Problem to work on
Starting at the line containing "if obj.type not", copy each line exactly, ending with the line containing "point = shown.matrix_world". Leave out everything else.

Given data
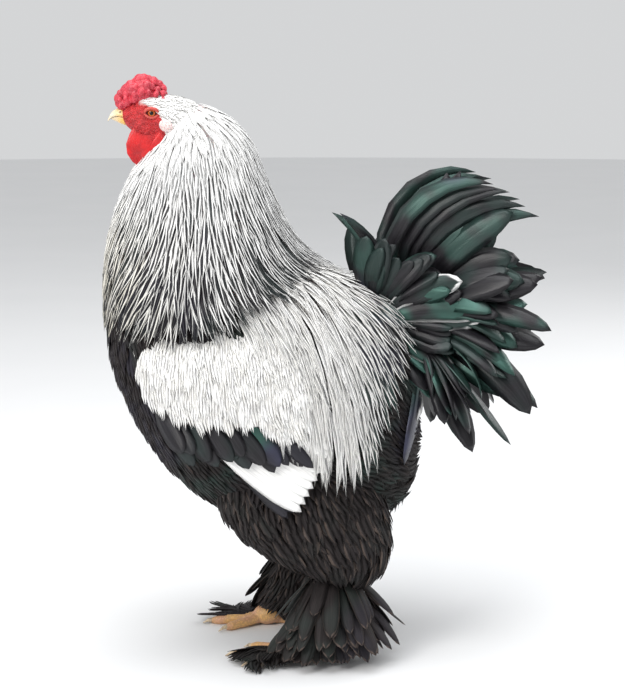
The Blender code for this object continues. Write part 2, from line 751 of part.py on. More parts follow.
def leg_vane(root, heading, fall, length, width, flare=0.0, outline=BROAD):
    # A boot feather: heading is its way on the ground plan in degrees, 0 forward,
    # 90 to the bird's own outer side; it starts sloping and hangs steeper
    turn = math.radians(heading)
    level = Vector((-math.cos(turn), math.sin(turn), 0.0))
    centre = Vector(root)
    centres, outs = [], []
    steps, reached = 20, 0
    for step in range(steps + 1):
        t = step / steps
        steep = math.radians(fall * (0.55 + 0.45 * t) - flare * t * t)
        ahead = level * math.cos(steep) + Vector((0, 0, -math.sin(steep)))
        if reached < len(outline) and t >= outline[reached][0] - 1e-6:
            centres.append(centre.copy())
            outs.append(level * math.sin(steep) + Vector((0, 0, math.cos(steep))))
            reached += 1
        centre = centre + ahead * length / steps
    return vane(centres, outs, width, outline, thick=0.0018, cup=0.22)


def hock_feathers(side, back):
    # Soft feathers round the foot of the thigh
    made = []
    for row, (z, out, length, fall) in enumerate(HOCK_ROWS):
        for k in range(7 - row):
            heading = HOCK_FIRST + HOCK_TURN * (k + 0.5 * row) / 6
            turn = math.radians(heading)
            root = (
                HOCK_X + back - out * 1.25 * math.cos(turn),
                side * (HOCK_Y + out * 0.60 * math.sin(turn)),
                z,
            )
            made.append(leg_vane(root, side * heading, fall, length, 0.028, flare=8, outline=TUFT))
    return made


def shank_core(name, side, back):
    rings = []
    for x, z, long, wide in SHANK:
        ring = []
        for k in range(12):
            angle = 2 * math.pi * k / 12
            y = side * STANCE_Y + wide * math.sin(angle)
            ring.append(Vector((x + back + long * math.cos(angle), y, z)))
        rings.append(ring)
    return loft(name, rings)


def boot_feathers(side, back):
    # Tiers down the outer side and back of the shank, each rooted inside it
    made = []
    heights = [row[1] for row in reversed(SHANK)]
    for row, (z, length, fall, count) in enumerate(BOOT_TIERS):
        x, long, wide = (
            float(np.interp(z, heights, [part[i] for part in reversed(SHANK)])) for i in (0, 2, 3)
        )
        for k in range(count):
            heading = BOOT_FIRST + BOOT_TURN * (k + 0.5 * (row % 2)) / count
            turn = math.radians(heading)
            root = (
                x + back - BOOT_ROOT * long * math.cos(turn),
                side * (STANCE_Y + BOOT_ROOT * wide * math.sin(turn)),
                z,
            )
            reach = length * rng.uniform(0.95, 1.0)
            made.append(leg_vane(root, side * heading, fall, reach, 0.036, flare=10, outline=FAN))
    return made


def toe_tip(side, back, angle, length):
    turn = math.radians(angle)
    return (BALL_X + back - length * math.cos(turn), side * STANCE_Y + side * length * math.sin(turn))


def foot_core(name, side, back):
    ball_x = BALL_X + back
    centre = (ball_x + FOOT_BALL[0], side * STANCE_Y, FOOT_BALL[1])
    foot = ball(name, centre, FOOT_RADII, rings=5, around=8)
    toes = []
    for _, angle, length in TOES:
        tip = toe_tip(side, back, angle, length)
        centres, radii = [], []
        for share, high, fat in TOE:
            centres.append(
                (
                    ball_x + (tip[0] - ball_x) * share,
                    side * STANCE_Y + (tip[1] - side * STANCE_Y) * share,
                    high,
                )
            )
            radii.append(fat)
        toes.append(tube("toe", centres, radii, around=6, flat_floor=True))
    return combine(foot, toes, "UNION")


def toe_feathers(side, back):
    # Feathering on the outer and middle toes
    made = []
    for angle, reach, share, heading, length in TOE_FEATHERS:
        tip = toe_tip(side, back, angle, reach)
        x = BALL_X + back + (tip[0] - BALL_X - back) * share
        y = side * STANCE_Y + (tip[1] - side * STANCE_Y) * share
        root = (x, y, TOE_FEATHER_Z)
        made.append(leg_vane(root, side * heading, 14, length, 0.022, flare=14, outline=TUFT))
    return made


def claws(side_name, side, back):
    made = []
    for toe, angle, length in TOES:
        tip = toe_tip(side, back, angle, length - CLAW_INSIDE)
        turn = math.radians(angle)
        centres, radii = [], []
        for share, high, fat in CLAW:
            far = CLAW_LENGTH * share
            centres.append((tip[0] - far * math.cos(turn), tip[1] + side * far * math.sin(turn), high))
            radii.append(fat)
        made.append(tube(f"claw_{side_name}_{toe}", centres, radii, around=6, flat_floor=True))
    return made


def head_solid():
    head = slices("head", HEAD_X, HEAD_TOP, HEAD_JAW, HEAD_HALF, 2.1, 16)
    extras = []
    for _, side in SIDES:
        ring = []
        for k in range(8):
            angle = 2 * math.pi * k / 8
            ring.append(
                (
                    EYE_X + LID_R * 1.15 * math.cos(angle),
                    side * (0.0186 - 0.0009 * math.cos(angle)),
                    EYE_Z + LID_R * 0.92 * math.sin(angle),
                )
            )
        extras.append(torus("lid", ring, LID_THICK))
        extras.append(ball("cheek", (CHEEK[0], side * CHEEK[1], CHEEK[2]), CHEEK_RADII, 5, 8, 20))
    return combine(head, extras, "UNION")


def torus(name, ring, radius, around=4):
    # A closed tube round a ring of points
    count = len(ring)
    middle = sum((Vector(p) for p in ring), Vector()) / count
    points, faces = [], []
    for i in range(count):
        ahead = (Vector(ring[(i + 1) % count]) - Vector(ring[i - 1])).normalized()
        out = (Vector(ring[i]) - middle).normalized()
        up = ahead.cross(out).normalized()
        for k in range(around):
            angle = 2 * math.pi * k / around
            points.append(Vector(ring[i]) + radius * (math.cos(angle) * out + math.sin(angle) * up))
    for i in range(count):
        for k in range(around):
            a, b = i * around + k, i * around + (k + 1) % around
            c, d = ((i + 1) % count) * around + (k + 1) % around, ((i + 1) % count) * around + k
            faces.append((a, b, c, d))
    return piece(name, points, faces)


def bill_solid(name, xs, outer, halves, upper):
    # One half of the bill: a rounded outside and a flat mouth side
    rings = []
    for x, z, half in zip(xs, outer, halves):
        mouth = smooth(BILL_X[::-1], MOUTH_Z[::-1], x) + (MOUTH_SLIT if upper else -MOUTH_SLIT) / 2
        ring = []
        for k in range(9):
            angle = math.pi * k / 8
            ring.append(
                Vector((x, half * math.cos(angle), mouth + (z - mouth) * max(math.sin(angle), 0.0) ** 0.8))
            )
        ring.append(Vector((x, 0.0, mouth)))
        rings.append(ring)
    return loft(name, rings)


def comb_solid():
    # A pea comb: three rows of small beads on a low base, the middle row highest
    comb = ball("comb", COMB, COMB_RADII, 6, 10, COMB_TILT)
    beads = []
    for y, high, radius in COMB_ROWS:
        for k in range(COMB_BEADS):
            t = k / (COMB_BEADS - 1)
            x = COMB_FRONT + COMB_LONG * t
            z = COMB_FOOT + COMB_HIGH * math.sin(math.pi * (0.12 + 0.66 * t)) + high
            size = radius * (0.94 + 0.3 * math.sin(math.pi * t)) * rng.uniform(0.9, 1.1)
            beads.append(ball("bead", (x, y, z), (size * 1.1, size * 0.95, size * 1.3), 3, 6))
    return combine(comb, beads, "UNION")


def wattle_solid(name, side):
    # A rounded flap that hangs from the jaw, fuller at the foot, with a front fold
    rings = []
    for share, x_back, half, thick in WATTLE:
        ring = []
        for k in range(10):
            angle = 2 * math.pi * k / 10
            away = WATTLE_Y + WATTLE_SPLAY * math.sin(math.pi * share) + WATTLE_FOLD * math.cos(2 * angle)
            ring.append(
                Vector(
                    (
                        WATTLE_X + x_back + half * math.cos(angle),
                        side * away + thick * math.sin(angle),
                        WATTLE_TOP - WATTLE_LENGTH * share,
                    )
                )
            )
        rings.append(ring)
    return loft(name, rings)


def centre_over_floor():
    # Moves everything together, so that the bounding box stands centred over the origin
    points = [v.co for obj in bpy.data.objects for v in obj.data.vertices]
    middle_x = (min(p.x for p in points) + max(p.x for p in points)) / 2
    middle_y = (min(p.y for p in points) + max(p.y for p in points)) / 2
    for obj in bpy.data.objects:
        for vert in obj.data.vertices:
            vert.co.x -= middle_x
            vert.co.y -= middle_y


def split_trunk(body):
    # The saddle is the trunk's upper back, cut off with a gap all along
    low, high = Vector((SADDLE_FRONT, -0.2, SADDLE_FLOOR)), Vector((0.20, 0.2, 0.6))
    saddle = grown(body, 0.0)
    saddle.name = "saddle"
    combine(saddle, [box("block", low, high)], "INTERSECT")
    combine(body, [box("block", low - Vector((GAP, GAP, GAP)), high)], "DIFFERENCE")
    cutters = dress(saddle, saddle_feathers())
    paint(body, BLACK_GREEN)
    paint(saddle, WHITE)
    return cutters


def make_head():
    head = head_solid()
    eyes, pits = [], []
    for name, side in SIDES:
        eye = ball("eye_" + name, (EYE_X, side * EYE_Y, EYE_Z), (EYE_R, EYE_R, EYE_R), 6, 8)
        paint(eye, AMBER, 0.1)
        eyes.append(eye)
        pits.append(ball("pit", (EAR_X, side * EAR_Y, EAR_Z), (EAR_R, EAR_R * 0.8, EAR_R), 4, 6))
    combine(head, pits, "DIFFERENCE")
    clear_of(head, eyes)
    paint(head, FACE_RED, 0.55)
    return head


def make_bill(head):
    upper = bill_solid("beak_upper", BILL_X, CULMEN_Z, BILL_HALF, True)
    lower = bill_solid("beak_lower", GONYS_X, GONYS_Z, LOWER_HALF, False)
    holes = []
    for _, side in SIDES:
        holes.append(ball("hole", (NOSTRIL[0], side * NOSTRIL[1], NOSTRIL[2]), NOSTRIL_RADII, 4, 6))
    combine(upper, holes, "DIFFERENCE")
    for bill in (upper, lower):
        clear_of(bill, [head])
        paint(bill, YELLOW, 0.45)
    return upper, lower


def make_folds(head, upper, lower):
    # The comb, the wattles and the ear lobes
    comb = comb_solid()
    clear_of(comb, [head, upper])
    paint(comb, RED, 0.5)
    folds = [comb]
    for name, side in SIDES:
        wattle = wattle_solid("wattle_" + name, side)
        clear_of(wattle, [head, lower])
        paint(wattle, RED, 0.5)
        lobe = ball("ear_lobe_" + name, (LOBE[0], side * LOBE[1], LOBE[2]), LOBE_RADII, 6, 9, LOBE_TILT)
        clear_of(lobe, [head])
        paint(lobe, LOBE_WHITE, 0.6)
        folds += [wattle, lobe]
    return folds


def make_leg(name, side, body):
    back = LEG_BACK[name]
    thigh = thigh_core("thigh_" + name, side, back)
    clear_of(thigh, [body])
    thigh_cutters = dress(thigh, hock_feathers(side, back))
    shank = shank_core("shank_" + name, side, back)
    shank_cutters = dress(shank, boot_feathers(side, back))
    cut_back(shank, thigh_cutters)
    foot = foot_core("foot_" + name, side, back)
    foot_cutters = dress(foot, toe_feathers(side, back))
    cut_back(foot, shank_cutters)
    for claw in claws(name, side, back):
        cut_back(claw, foot_cutters)
        paint(claw, YELLOW, 0.4)
    discard(thigh_cutters + shank_cutters + foot_cutters)
    paint(thigh, BROWN_BLACK)
    paint(shank, BROWN_BLACK)
    paint(foot, SKIN_YELLOW, 0.6)


def build():
    clear_scene()
    body = trunk()
    # The trunk's cutter stands off a little more, so that it and the saddle's never nearly meet
    whole_cutter = grown(body, WIDE_GAP)
    under = [whole_cutter, *split_trunk(body)]
    head = make_head()
    folds = make_folds(head, *make_bill(head))

    neck = neck_core()
    combine(neck, cape_feathers(), "UNION")
    paint(neck, WHITE)
    tail = ball("tail", TAIL_ROOT, TAIL_CORE, 6, 10)
    combine(tail, tail_feathers(), "UNION")
    cut_back(tail, under)
    paint(tail, BLACK_GREEN, 0.4)
    wing_cutters = []
    for name, side in SIDES:
        wing = wing_core(side)
        wing.name = "wing_" + name
        wing_cutters += dress(wing, wing_feathers(side))
        cut_back(wing, under)
        paint(wing, WHITE)
    cut_back(neck, under + wing_cutters)
    clear_of(neck, [head, *folds])
    discard(under + wing_cutters)
    for name, side in SIDES:
        make_leg(name, side, body)
    centre_over_floor()


build()
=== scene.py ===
# %% [markdown]
# A brahma cockerel, life size, as a still museum model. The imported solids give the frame: where
# the trunk, the cape, the wings, the legs and the head lie. This lesson dresses them: one skin,
# then the coat, feather by feather, then the bare parts of the head and the feet.

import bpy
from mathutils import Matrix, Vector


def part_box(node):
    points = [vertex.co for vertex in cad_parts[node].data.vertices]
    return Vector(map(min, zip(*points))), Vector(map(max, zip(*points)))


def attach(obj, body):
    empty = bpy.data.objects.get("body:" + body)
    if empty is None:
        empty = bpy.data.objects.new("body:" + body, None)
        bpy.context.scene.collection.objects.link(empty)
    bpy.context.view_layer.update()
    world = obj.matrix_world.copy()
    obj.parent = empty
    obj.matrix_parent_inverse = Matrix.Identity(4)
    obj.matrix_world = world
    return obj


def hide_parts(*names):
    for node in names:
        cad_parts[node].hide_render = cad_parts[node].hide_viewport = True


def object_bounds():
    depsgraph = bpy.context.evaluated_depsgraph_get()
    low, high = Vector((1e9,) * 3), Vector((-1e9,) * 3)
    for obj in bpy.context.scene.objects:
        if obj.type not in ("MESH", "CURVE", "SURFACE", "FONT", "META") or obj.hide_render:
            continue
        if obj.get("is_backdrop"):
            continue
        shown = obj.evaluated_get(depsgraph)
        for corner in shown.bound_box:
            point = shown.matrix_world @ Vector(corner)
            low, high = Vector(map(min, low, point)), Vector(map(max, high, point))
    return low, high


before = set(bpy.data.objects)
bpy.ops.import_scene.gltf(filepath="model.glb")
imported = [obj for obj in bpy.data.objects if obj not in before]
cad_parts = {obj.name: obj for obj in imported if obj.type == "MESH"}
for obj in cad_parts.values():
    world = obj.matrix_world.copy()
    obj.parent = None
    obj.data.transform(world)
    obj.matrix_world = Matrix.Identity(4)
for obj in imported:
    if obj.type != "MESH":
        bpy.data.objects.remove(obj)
cad_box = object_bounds()
print("The solids reach", [round(v, 3) for corner in cad_box for v in corner])

# %% Helpers that every step needs
import math

import bpy
import numpy as np
from mathutils import Vector

rng = np.random.default_rng(7)
SIDES = (("left", -1.0), ("right", 1.0))


def deselect():
    if bpy.context.object and bpy.context.object.mode != "OBJECT":
        bpy.ops.object.mode_set(mode="OBJECT")
    bpy.ops.object.select_all(action="DESELECT")


# Places along X below are measured from the cockerel's own zero; the frame stands it elsewhere
EYE_X = -0.1605
eye_low, eye_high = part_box("eye_left")
SHIFT = ((eye_low + eye_high) / 2).x - EYE_X
print("The frame stands the cockerel", round(SHIFT * 1000, 1), "mm along X")

# %% [markdown]
# The camera stands 1.9 m away and looks down by ten degrees, as one does at a bird on the ground.
# The angle of view comes from the width that the picture takes in at that distance.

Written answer
        if obj.type not in ("MESH", "CURVE", "SURFACE", "FONT", "META") or obj.hide_render:
            continue
        if obj.get("is_backdrop"):
            continue
        shown = obj.evaluated_get(depsgraph)
        for corner in shown.bound_box:
            point = shown.matrix_world @ Vector(corner)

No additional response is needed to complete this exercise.